One fall evening, as the air chilled and a full moon cast shadows over the old Victorian porch, I could hear someone sobbing in the darkness. I could barely see the silhouette of a thin figure rocking back and forth in one of the wicker chairs. The hushed sobs were like a cadence keeping time with the creaking of the chair. I moved closer. It was Rose.
I sat on the porch next to her. She told me her story:
“My Jimmy,” she began though her tears, “died 10 years ago of Leukemia. I miss him so much. He would be 30 now — and he was my only child.”
“I’m so sorry, Rose,” I said. “I didn’t know….”
She reached under her shawl and handed me a picture of her Jimmy, blond and very handsome, a high school portrait of a fine young man etched in a different time and place, never to grow old.
I hugged Rose as we shared a moment of silence for Jimmy’s loss and her broken heart. I knew I would never forget her or the tragic circumstances of her life. I could only imagine how heavy her heart was, and how lonely she must be for her only child.
I was amazed at how cheerful Rose was in spite of her deep pain. Somehow she managed to move on and help others in life – which eventually helped her with her own healing process. She told me that faith, hope and the belief that she would someday be reunited with her son helped her to hold on.
At that treasured moment with Rose, I stepped out of my girlhood and became an adult; I would never see anything the same way again. But how could I know then that 23 years later, I would lose my son and our moment together would be like her hand reaching across time to comfort me. Thank you, Rose, I know you are with your Jimmy now.
Rose lived through her pain by being cheerful to others. I have a 4 month old son and I can totally relate to what it must feel like having lost one of your own. I cannot imagine loosing my son and I feel your pain and what you must be going through. We all have to go one day and the challenge for us is to live each day with the ones we love by sharing with them each and every day.

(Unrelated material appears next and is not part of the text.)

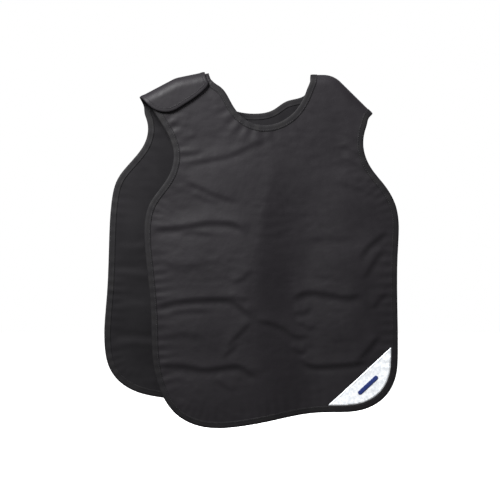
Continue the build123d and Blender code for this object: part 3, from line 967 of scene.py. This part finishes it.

Dear Sanjay, Thank you for your kind and insightful comments. Yes, each day is a challenge, but love and compassion conquers all. My surviving children, Elizabeth & Tim were my inspiration and salvation to carry on.
Rose was my friend and confidant. I still miss her today.
Take care, and blessings to you and your family. YL
I lost my son Danny to an overdose of alcohol and prescription drugs on July 1, 2008. He was 22 years old. It has been devastating. The only thing that has helped me at all is my knowledge of the spirit world and the ability to “connect up” with Danny through thoughts, feelings, signs and of course, reputable mediums. Because Dan has made me aware, (through communications with medium Glenn Dove) that he feels and is uplifted by our prayers for him, I have started a Prayer Registry for parents who have lost children. In this way many of us can link up in thought and send group prayers out to each child registered on the anniversary day of their passing. The registry has not yet been in existence for a year and already we have heard from some of the kids, (through mediums) that the prayers are very helpful. My Danny describes it as “catching rides”. The families on this side also report feeling supported by these prayers. Please read about the Prayer Registry, for which there is no charge, at my website: http://www.sheriperl.com and please help me to spread the word. I’d like to see this open up to a much larger group. Thank you!
What a wonderful lady Rose was and how could you possibly know just how even more special she would become. I am sorry we share the loss of our sons but am very gad to have gotten to know you.
It is my pleasure to know you, Deb.
God bless this wonderful woman ((((((((Rose))))) and all of us who have had to live the pain of losing our children. One never really knows the hidden heartache behind our “forced” smiles and laughter.